Sin fastidiarle al lector algún momento memorable de risa y confesiones, es más que reseñable el título del libro, El huerto de Emerson, metáfora del profesor en la primera clase con sus alumnos. La docencia le salía bien, dominaba el repertorio, hasta que en una clase especial, de visita a un centro que no era el suyo, quiso innovar parte del relato, con un resultado tan hilarante que sería un pecado hurtar a los lectores ese genuino momento de asombro y carcajada. Bajándose los humos, tomándose poco en serio y cumpliendo escrupulosamente un dicho suyo –en vez de conocerte a ti mismo, que suele ser aburrido, mejor conocer otras cosas– Landero consigue hacer su narración aún más grande y confirmarse como un gran escritor y una de esas personas a las que podemos admirar con independencia de su obra.

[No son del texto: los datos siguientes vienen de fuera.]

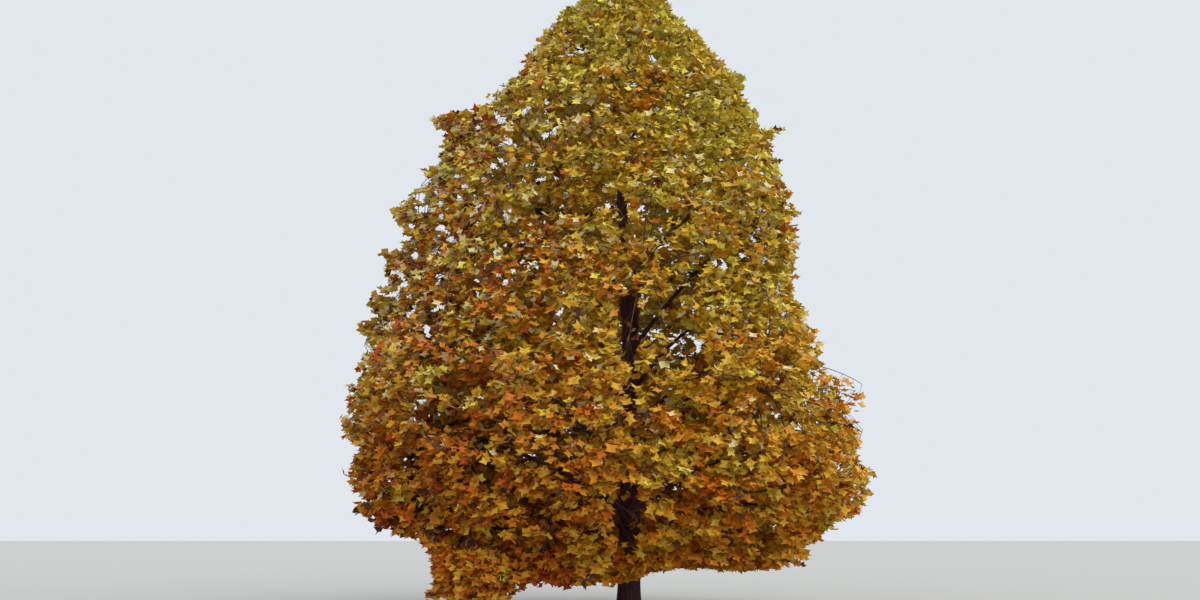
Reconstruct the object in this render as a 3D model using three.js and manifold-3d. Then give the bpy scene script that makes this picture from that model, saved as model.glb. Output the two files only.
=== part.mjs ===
// A tulip tree in autumn leaf, in millimetres, with the ground at z = 0 and +Z up.
// One leader runs straight to the top. Limbs leave it in a golden spiral. The inner part of a limb is a bough,
// and a mass of foliage carries on from the bough's tip: a stem on the same curve, twigs that reach for evenly
// spread places just inside the crown's surface, and at the end of each twig a spray of up to three leaves. A
// leaf is much larger than life, because it stands for a whole cluster of real ones.
import * as THREE from "three";
import { mergeVertices } from "three/addons/utils/BufferGeometryUtils.js";
import Module from "manifold-3d";

const wasm = await Module();
wasm.setup();
const { clamp, degToRad, lerp } = THREE.MathUtils;

// The crown's outline: a height, then the crown's radius on its right (+X), on its left (-X), and before and behind.
const CROWN_SHAPE = [
  [550, 1900, 2600, 2000], [1000, 2900, 3400, 3050], [1500, 3550, 4400, 3850], [2100, 4350, 4800, 4450],
  [3000, 4350, 5050, 4700], [4050, 4380, 5050, 4650], [4600, 3500, 4820, 4520], [5400, 3160, 4480, 4250],
  [6800, 3120, 4270, 3700], [8200, 2930, 3850, 3100], [9100, 2750, 3700, 2650], [9600, 2480, 2550, 2380],
  [10400, 1900, 2000, 1880], [11200, 1550, 1450, 1380], [12000, 720, 780, 750], [12500, 400, 400, 400],
  [12800, 50, 50, 50],
];
const columnOf = (column) => CROWN_SHAPE.map((row) => row[column]);
const [CROWN_HEIGHTS, CROWN_RIGHT, CROWN_LEFT, CROWN_FRONT] = [0, 1, 2, 3].map(columnOf);
// Broad, shallow hollows that slant round the crown's front and back.
const HOLLOW_SHARE = 0.07;
const HOLLOW_CLIMB = 0.0013;
const AREA_STEPS = 200;

// The trunk: its centre line sways a little, and its foot flares into low ribs where the roots begin.
const TRUNK_TOP = 11250;
const TRUNK_HEIGHTS = [0, 2200, 5200, 8200, TRUNK_TOP];
const TRUNK_SWAY_X = [0, 45, 55, -90, -170];
const TRUNK_SWAY_Y = [0, -10, 30, -25, 10];
const TRUNK_FOOT_RADIUS = 205;
const TRUNK_TIP_RADIUS = 26;
const TRUNK_TAPER = 0.86;
const FLARE = 85;
const FLARE_HEIGHT = 210;
const ROOT_RIBS = 5;
const RIB_DEPTH = 30;
const TRUNK_SIDES = 15;
const TRUNK_RINGS = 14;
const RING_CROWDING = 1.6;

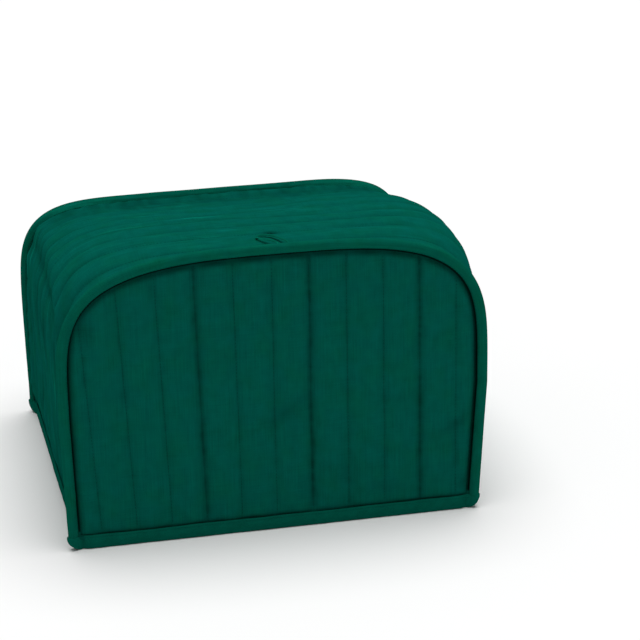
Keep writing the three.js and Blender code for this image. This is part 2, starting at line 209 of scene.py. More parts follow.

Pareciera que, además de pasárselo en grande, Landero haya ido concluyendo un ciclo personal, como el que recoge la casa de los padres y ordena los armarios. En toda su obra lo leído y lo vivido aparecen: el pueblo, pero también el barrio madrileño de La Prosperidad y alguno de sus viajes, aunque confiesa que, a pesar de su prestigio y de lo provechosos que resultan, no le gustan. Rotundamente. Prefiere leer o andurrear por terrenos conocidos. De elegir, se queda con la eterna odisea de la literatura, la aventura del lector y –ha de reconocerlo– el placer de escribir y hacerlo con exactitud y buena letra. Josep Pla viene en su ayuda para explicarse mejor: “Es mucho más difícil describir que opinar. Infinitamente más. Por eso todo el mundo opina”.